We are, once again, navigating through rougher waters in the search industry and making more marketing calls is always a good prescription. However, not all captains navigate the same in rough waters as they did in calm seas, and not all prescriptions produce the desired outcome! The makers of Colgate, Budweiser, and Prozac understand that having a systematic and well executed business development blueprint enhances their brand image and increases sales. Well, YOU ARE THE BRAND! Kleenex, Xerox, and Jell-O are ALL BRANDS but their brand has become synonymous with Tissues, Photocopiers and Gelatin! When your market thinks of hiring a ______ do they think of you? What does your brand say? A great practice is one where no one or two clients control your success and where your expertise in search is only outdone by your expertise in the client’s market! So, create or tighten up your practice blueprint and execute!! If you are having trouble creating the plan, then you may need to find yourself an architect, and if you are having trouble executing, then you may need to outsource that too!
The following tip from the trenches comes from Tim White who leads the Financial Advisor Specialty Practice at Kaye/Bassman. His 2007 Blueprint produced over 550k as a solo producer and 2008 is shaping up to be much bigger with the expansion of his team.

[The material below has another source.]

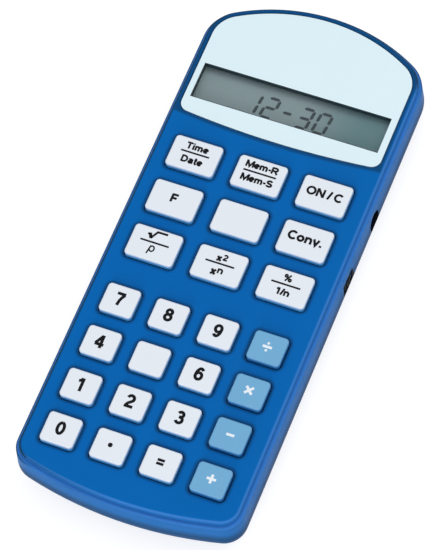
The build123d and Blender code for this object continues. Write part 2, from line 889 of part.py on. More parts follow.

There are four basic principles in making an effective marketing presentation. First, specialize. Define your practice. Be or commit to being an expert in your industry. Know what is happening and why. “Fake it until you make it” is a recipe for disaster. Have a clear understanding of what your practice is and what it is not. The second principle is to know the client. Know the company, its history and its culture. Know the goals the company wants to achieve and have a clear understanding of how it’s going to get there. Know the people, their backgrounds, and their roles in the company. Know what they want to achieve personally. Having a clear understanding of the client and its people allows you to determine whether or not your practice specialty fits the client’s ambitions. Third, position yourself as a strategic partner, not a vendor. Since your specialty practice and the client’s ambitions fit like a glove, you are in a superior position to add significant value to the relationship, not just body flow. Last, make sure that your fees and terms reflect the value you’re providing. Strategic partners are worth more than vendors. Letting the client set your standards is dangerous because the race to the bottom is pretty easy to win. Setting your standards high is a better way to profit and the client will respect you for it.